Startup culture glorifies persistence. Never give up. Push through. The breakthrough is always just around the corner. Quitters are losers.
This narrative makes thinking about quitting almost impossible. The social pressure, sunk cost fallacy, and identity investment all push toward continuing regardless of whether it makes sense.
But quitting is sometimes the smartest decision. The best founders know not just how to persist, but when to stop. This isn't about embracing failure. It's about allocating your most precious resource, your life and energy, wisely.
What's the Difference Between Persistence and Stubbornness?
Persistence:
- Continuing despite difficulty because evidence supports the path
- Adjusting tactics while maintaining direction
- Learning from setbacks and applying lessons
- Belief grounded in data and feedback
Stubbornness:
- Continuing despite difficulty because stopping feels like failure
- Refusing to adapt regardless of feedback
- Same approach despite repeated evidence it doesn't work
- Belief grounded in ego or sunk cost
The test:
- What new information would make you quit?
- If you can't answer, you might be stubborn
- If the answer is 'nothing', you're definitely stubborn
- Persistence is conditional; stubbornness is unconditional
What Are Valid Reasons to Quit?
Market reality:
- Problem isn't as painful as assumed
- Market too small for viable business
- Customer behavior fundamentally changed
- Technology shift made approach obsolete
Competitive dynamics:
- Well-funded competition with insurmountable lead
- Market consolidated beyond entry
- Network effects favoring established players
- Your differentiation isn't defensible
Personal factors:
- Health deteriorating from stress
- Relationships destroyed by commitment
- Life circumstances fundamentally changed
- Passion genuinely gone, not just temporarily dimmed
Business fundamentals:
- Unit economics don't work and can't be fixed
- Unable to raise necessary capital
- Key dependencies failed (platform, partner, technology)
- Team unwilling or unable to continue
What Are Invalid Reasons to Quit?
Temporary difficulty:
- Hard moment that will pass
- Single setback, not pattern
- Discomfort that comes with growth
- Normal startup challenges
Fear:
- Scared of failure
- Scared of looking foolish
- Scared of continuing
- Fear-based quitting is often premature
Other opportunities:
- Grass is greener syndrome
- New shiny thing seems easier
- Avoiding hard work of current path
- Restlessness, not genuine better opportunity
External pressure:
- Others think you should quit
- Comparing to different paths
- Social pressure rather than genuine analysis
- Unless the external input contains insight you're missing
How Do You Evaluate Whether to Continue?
Ask the honest questions:
- If I were starting today, would I choose this?

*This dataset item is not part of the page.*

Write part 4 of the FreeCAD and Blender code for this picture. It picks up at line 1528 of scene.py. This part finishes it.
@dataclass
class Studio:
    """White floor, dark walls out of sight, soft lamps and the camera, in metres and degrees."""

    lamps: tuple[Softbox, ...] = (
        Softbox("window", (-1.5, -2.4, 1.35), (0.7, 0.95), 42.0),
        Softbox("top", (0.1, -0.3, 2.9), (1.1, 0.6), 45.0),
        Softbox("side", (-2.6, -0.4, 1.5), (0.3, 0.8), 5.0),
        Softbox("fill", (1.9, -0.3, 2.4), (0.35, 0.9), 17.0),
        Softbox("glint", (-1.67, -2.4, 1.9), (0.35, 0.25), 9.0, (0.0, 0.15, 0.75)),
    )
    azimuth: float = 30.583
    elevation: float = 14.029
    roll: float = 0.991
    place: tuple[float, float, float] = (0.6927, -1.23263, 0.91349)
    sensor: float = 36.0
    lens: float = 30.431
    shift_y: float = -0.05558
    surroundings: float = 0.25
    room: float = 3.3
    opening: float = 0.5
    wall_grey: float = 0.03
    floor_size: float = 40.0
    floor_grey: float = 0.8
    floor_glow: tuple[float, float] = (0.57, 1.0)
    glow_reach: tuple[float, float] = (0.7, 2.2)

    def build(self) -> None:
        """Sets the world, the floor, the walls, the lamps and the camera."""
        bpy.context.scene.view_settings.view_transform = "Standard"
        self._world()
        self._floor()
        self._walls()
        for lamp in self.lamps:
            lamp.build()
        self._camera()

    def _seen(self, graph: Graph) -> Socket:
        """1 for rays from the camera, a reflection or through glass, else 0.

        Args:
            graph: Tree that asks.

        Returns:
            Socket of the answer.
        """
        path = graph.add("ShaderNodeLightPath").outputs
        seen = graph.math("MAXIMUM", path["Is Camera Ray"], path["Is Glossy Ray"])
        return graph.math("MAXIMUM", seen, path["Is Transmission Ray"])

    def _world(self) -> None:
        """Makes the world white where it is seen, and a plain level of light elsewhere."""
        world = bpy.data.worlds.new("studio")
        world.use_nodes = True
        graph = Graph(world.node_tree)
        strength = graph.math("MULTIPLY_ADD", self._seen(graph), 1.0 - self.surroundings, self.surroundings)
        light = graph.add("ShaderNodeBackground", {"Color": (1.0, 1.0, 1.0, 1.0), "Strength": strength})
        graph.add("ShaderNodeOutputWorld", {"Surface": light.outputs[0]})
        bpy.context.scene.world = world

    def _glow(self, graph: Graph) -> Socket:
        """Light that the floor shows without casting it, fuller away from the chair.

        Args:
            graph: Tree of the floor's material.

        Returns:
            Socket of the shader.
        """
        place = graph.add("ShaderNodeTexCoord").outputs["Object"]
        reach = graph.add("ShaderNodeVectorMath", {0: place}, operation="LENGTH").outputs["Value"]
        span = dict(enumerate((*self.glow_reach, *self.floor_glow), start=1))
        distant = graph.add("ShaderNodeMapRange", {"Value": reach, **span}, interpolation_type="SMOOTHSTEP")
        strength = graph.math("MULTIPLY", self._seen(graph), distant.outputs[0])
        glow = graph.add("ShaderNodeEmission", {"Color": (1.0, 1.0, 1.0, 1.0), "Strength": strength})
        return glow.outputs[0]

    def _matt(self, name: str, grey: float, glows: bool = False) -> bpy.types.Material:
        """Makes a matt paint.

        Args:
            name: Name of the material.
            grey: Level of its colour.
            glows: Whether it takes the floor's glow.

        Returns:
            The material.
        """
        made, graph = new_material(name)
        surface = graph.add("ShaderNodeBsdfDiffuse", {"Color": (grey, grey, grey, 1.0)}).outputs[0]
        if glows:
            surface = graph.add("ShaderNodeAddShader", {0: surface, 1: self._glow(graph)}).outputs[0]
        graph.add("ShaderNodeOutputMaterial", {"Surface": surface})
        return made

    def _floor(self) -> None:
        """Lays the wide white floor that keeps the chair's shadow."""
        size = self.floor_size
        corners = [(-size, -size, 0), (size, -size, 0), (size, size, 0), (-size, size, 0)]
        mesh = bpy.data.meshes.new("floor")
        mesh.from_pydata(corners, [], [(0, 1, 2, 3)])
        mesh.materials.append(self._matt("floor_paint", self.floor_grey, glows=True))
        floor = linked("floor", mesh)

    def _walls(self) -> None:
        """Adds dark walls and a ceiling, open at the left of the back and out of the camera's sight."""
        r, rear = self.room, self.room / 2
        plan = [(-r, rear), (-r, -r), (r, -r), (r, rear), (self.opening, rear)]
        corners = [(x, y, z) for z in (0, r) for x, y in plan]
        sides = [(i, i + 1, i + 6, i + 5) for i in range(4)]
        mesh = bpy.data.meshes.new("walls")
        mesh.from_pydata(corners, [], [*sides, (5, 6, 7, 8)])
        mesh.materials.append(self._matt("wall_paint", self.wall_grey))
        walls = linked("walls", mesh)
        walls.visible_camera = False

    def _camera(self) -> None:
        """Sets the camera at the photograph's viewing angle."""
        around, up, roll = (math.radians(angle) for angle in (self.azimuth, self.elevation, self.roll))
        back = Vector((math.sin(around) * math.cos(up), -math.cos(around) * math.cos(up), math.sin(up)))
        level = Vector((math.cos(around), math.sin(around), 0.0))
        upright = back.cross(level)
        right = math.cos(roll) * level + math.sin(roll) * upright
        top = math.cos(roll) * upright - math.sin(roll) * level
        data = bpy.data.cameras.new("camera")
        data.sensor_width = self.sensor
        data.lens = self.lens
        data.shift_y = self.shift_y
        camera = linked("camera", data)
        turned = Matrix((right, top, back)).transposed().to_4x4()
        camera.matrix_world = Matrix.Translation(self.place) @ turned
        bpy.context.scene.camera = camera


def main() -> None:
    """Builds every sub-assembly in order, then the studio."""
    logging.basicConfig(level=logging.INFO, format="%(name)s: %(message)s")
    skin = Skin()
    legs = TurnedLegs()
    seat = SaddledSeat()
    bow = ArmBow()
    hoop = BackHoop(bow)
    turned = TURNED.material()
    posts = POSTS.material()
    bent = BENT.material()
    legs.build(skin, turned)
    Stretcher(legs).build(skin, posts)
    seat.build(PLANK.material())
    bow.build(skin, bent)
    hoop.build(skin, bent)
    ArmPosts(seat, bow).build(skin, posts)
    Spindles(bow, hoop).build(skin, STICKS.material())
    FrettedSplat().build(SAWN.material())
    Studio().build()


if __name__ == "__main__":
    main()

- What would need to be true for this to work?
- How likely are those conditions?
- What's the opportunity cost of continuing?
Seek outside perspective:
- Advisors who can be honest
- People who don't have emotional investment
- Those who've seen similar situations
- But make your own decision
Set evaluation criteria:
- What milestones would indicate this is working?
- By when do you need to see them?
- What would trigger serious reconsideration?

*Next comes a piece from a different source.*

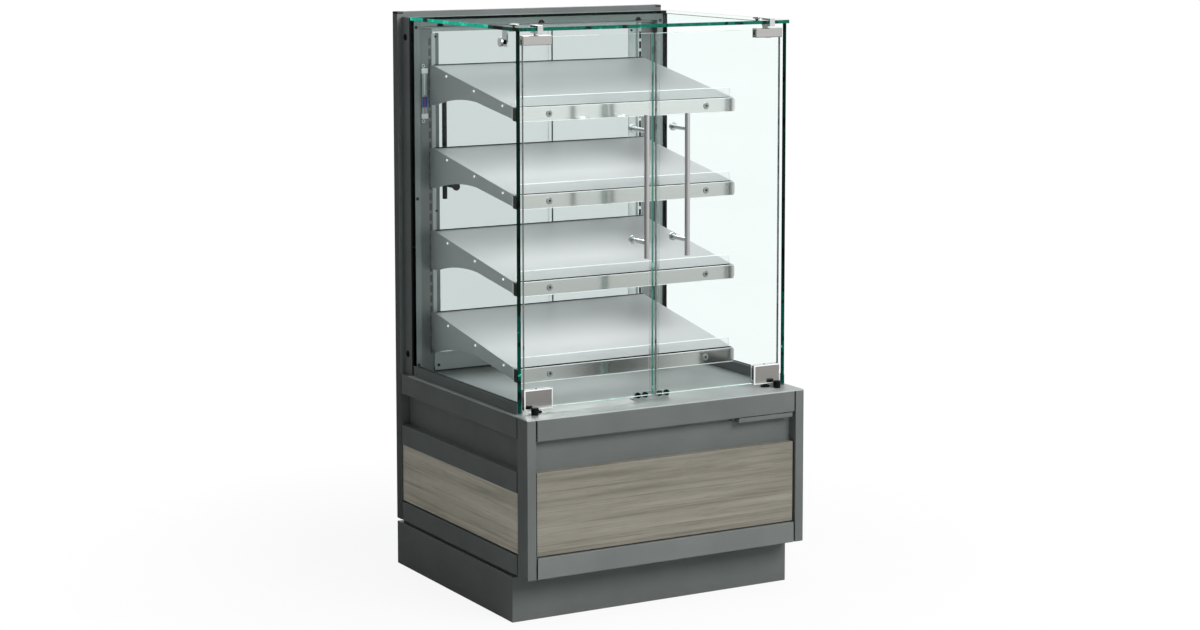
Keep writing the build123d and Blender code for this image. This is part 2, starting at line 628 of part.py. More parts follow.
def back_panel():
    """Low panel across the rear of the deck."""
    edge = -at(UPRIGHT_EDGE + BACK_PANEL_END_GAP)
    sheet = block((-edge, edge), (BACK_PANEL_FRONT, BACK_PANEL_FRONT + SHEET),
                  (BACK_PANEL_BOTTOM, BACK_PANEL_TOP))
    foot = block((-edge, edge), (BACK_PANEL_FRONT, PORTAL_FRONT),
                 (BACK_PANEL_BOTTOM, BACK_PANEL_BOTTOM + SHEET))
    return sheet + foot


def track(base, direction):
    """Two-groove track across the rear opening."""
    edge = HALF - PORTAL_POST
    floor = sorted((base, base + direction * TRACK_FLOOR))
    ribs = sorted((base, base + direction * TRACK_RIB))
    part = block((-edge, edge), (TRACK_FRONT, TRACK_BACK), floor)
    fixed = (FIXED_PANE_FRONT, FIXED_PANE_FRONT + GLASS)
    sliding = (SLIDING_PANE_FRONT - SIT, SLIDING_PANE_BACK + SIT)
    for ys in ((FIXED_PANE_FRONT - SHEET, fixed[0]), (fixed[1], sliding[0]), (sliding[1], TRACK_BACK)):
        part += block((-edge, edge), ys, ribs)
    return part


def rear_tracks():
    """Lower track on the crossbar, notched for the uprights, and upper track under the beam."""
    notch = block((at(INNER_SIDE) - CUT, at(UPRIGHT_EDGE) + RUN),
                  (TRACK_FRONT - CUT, UPRIGHT_FACE + SHEET + PAD),
                  (TRACK_BASE - CUT, TRACK_BASE + TRACK_FLOOR + CUT))
    lower = track(TRACK_BASE, 1) - notch - right(notch)
    return Compound(children=[lower, track(PORTAL_BEAM_BOTTOM, -1)])


def rear_fixed_glass():
    """Fixed rear pane on the right."""
    return block((FIXED_PANE_REACH, -at(PANE_OUTER_EDGE)), (FIXED_PANE_FRONT, FIXED_PANE_FRONT + GLASS),
                 (PANE_BOTTOM, PANE_TOP))


def bar_handle(x, middle, face, outward):
    """Round bar on two standoffs, bolted through a pane. outward is -1 to the front, 1 to the rear."""
    bar_y = face + outward * BAR_REACH
    handle = rod_z(x, bar_y, BAR_R, (middle - BAR_LENGTH / 2, middle + BAR_LENGTH / 2))
    back = face - outward * GLASS
    for side in (-1, 1):
        z = middle + side * STANDOFF_PITCH / 2
        handle += rod_y(x, z, STANDOFF_R, sorted((bar_y, back)))
        handle += rod_y(x, z, WASHER_R, sorted((back, back - outward * WASHER)))
    return handle


def pane_holes(x, middle, face, outward):
    """Holes for the two standoffs of a bar handle."""
    ys = sorted((face + outward, face - outward * (GLASS + CUT)))
    holes = [rod_y(x, middle + side * STANDOFF_PITCH / 2, STANDOFF_HOLE_R, ys) for side in (-1, 1)]
    return holes[0] + holes[1]


def rear_door_glass():
    """Sliding rear pane on the left."""
    pane = block((at(PANE_OUTER_EDGE), SLIDING_PANE_REACH), (SLIDING_PANE_FRONT, SLIDING_PANE_BACK),
                 (PANE_BOTTOM + SIT, PANE_TOP))
    return pane - pane_holes(at(REAR_BAR_PLACE), REAR_BAR_MIDDLE, SLIDING_PANE_BACK, 1)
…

- Pre-commit to honest evaluation
Consider the counterfactual:
- What else would you do?
- Is that genuinely better?
- Or is it just escape from current difficulty?

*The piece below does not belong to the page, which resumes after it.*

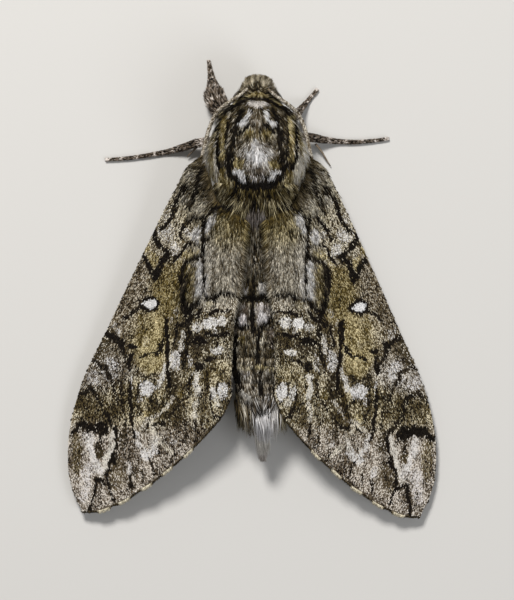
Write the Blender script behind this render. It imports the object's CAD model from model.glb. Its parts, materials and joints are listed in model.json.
import json
import math

import bmesh
import bpy
import numpy as np
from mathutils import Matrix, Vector

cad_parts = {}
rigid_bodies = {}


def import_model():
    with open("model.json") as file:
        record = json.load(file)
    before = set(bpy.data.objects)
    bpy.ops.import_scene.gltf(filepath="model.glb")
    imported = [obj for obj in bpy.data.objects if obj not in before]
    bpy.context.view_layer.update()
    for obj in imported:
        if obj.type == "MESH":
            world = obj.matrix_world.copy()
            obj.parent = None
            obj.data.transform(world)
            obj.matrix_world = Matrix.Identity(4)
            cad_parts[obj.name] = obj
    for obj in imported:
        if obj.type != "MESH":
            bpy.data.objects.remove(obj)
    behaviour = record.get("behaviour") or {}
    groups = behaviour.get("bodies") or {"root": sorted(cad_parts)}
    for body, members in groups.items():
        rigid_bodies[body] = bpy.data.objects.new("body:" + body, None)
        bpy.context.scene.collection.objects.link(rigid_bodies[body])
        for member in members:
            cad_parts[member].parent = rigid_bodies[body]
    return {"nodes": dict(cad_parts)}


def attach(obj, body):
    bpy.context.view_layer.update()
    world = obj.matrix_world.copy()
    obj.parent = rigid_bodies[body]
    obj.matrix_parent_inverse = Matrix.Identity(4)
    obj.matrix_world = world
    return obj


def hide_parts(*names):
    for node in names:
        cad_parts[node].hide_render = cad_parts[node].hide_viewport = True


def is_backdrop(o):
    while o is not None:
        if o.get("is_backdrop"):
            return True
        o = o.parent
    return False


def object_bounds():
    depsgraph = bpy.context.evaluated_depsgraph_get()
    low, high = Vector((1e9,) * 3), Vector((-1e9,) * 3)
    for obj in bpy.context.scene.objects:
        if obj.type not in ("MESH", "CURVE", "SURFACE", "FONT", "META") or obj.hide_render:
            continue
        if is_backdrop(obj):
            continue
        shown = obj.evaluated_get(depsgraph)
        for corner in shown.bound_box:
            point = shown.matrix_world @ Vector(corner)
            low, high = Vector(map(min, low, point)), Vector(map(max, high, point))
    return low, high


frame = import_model()
cadLow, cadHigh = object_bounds()
scene = bpy.context.scene
scene.view_settings.view_transform = "Standard"
mm = 0.001
middleY = 0.0686  # shapes below are in millimetres, and lose this much of y when they are placed
bothSides = {"left": 1, "right": -1}
luck = np.random.default_rng(41)
print("frame loaded:", len(frame["nodes"]), "solids")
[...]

- Be honest about alternatives
What's the Process for Deciding to Quit?
Don't decide in a moment:
- Major decisions shouldn't be made in despair
- Step back before deciding
- Give yourself time to process
- But set a deadline for decision
Write out the case:
- Arguments for continuing
- Arguments for stopping
- New information that changed things
- What you've tried that hasn't worked
Consult trusted advisors:
- Not for permission, but for perspective
- People who'll be honest with you
- Those who understand your situation
- Listen but decide for yourself
Make a decision and commit:
- Once decided, act
- Don't half-quit
- If continuing, continue fully
- If quitting, quit completely
How Do You Quit Well?
With integrity:
- Honor commitments where possible
- Don't leave people stranded
- Give notice to those affected
- Manage wind-down responsibly
With learning:
- Extract the lessons before moving on
- Document what you learned
- Don't repeat the same mistakes
- Failure without learning is wasted
With acceptance:
- Quitting doesn't mean you're a failure
- One venture's end isn't life's end
- Accept the outcome without excessive self-blame
- Move forward, not sideways into rumination
With momentum:
- What's next?
- Don't wallow indefinitely
- Apply energy to next thing
- Quitting is a step, not a destination
Frequently Asked Questions
How do I know if I'm giving up too early? If you haven't genuinely tested your hypotheses, if the difficulty is normal startup challenge rather than fundamental problem, if outside perspectives think you should continue, you might be quitting prematurely.
What about sunk costs? Sunk costs are gone regardless. The only relevant question is whether future investment is worth it. Past investment shouldn't affect future decisions, though it's psychologically hard to ignore.
Should I pivot instead of quit? Pivot if you've learned something that points to a better direction with current assets. Quit if the whole thesis is wrong. Pivoting requires genuine new hypothesis, not just desperation.
How do I explain quitting to others? Be honest about what you learned. Focus on the decision being right, not on circumstances being impossible. Don't make excuses. Own it and move forward.
What if I regret quitting? You might. But you might also regret continuing. You're making a decision with imperfect information. Regret is possible either way. Decide well, accept the outcome, learn from it.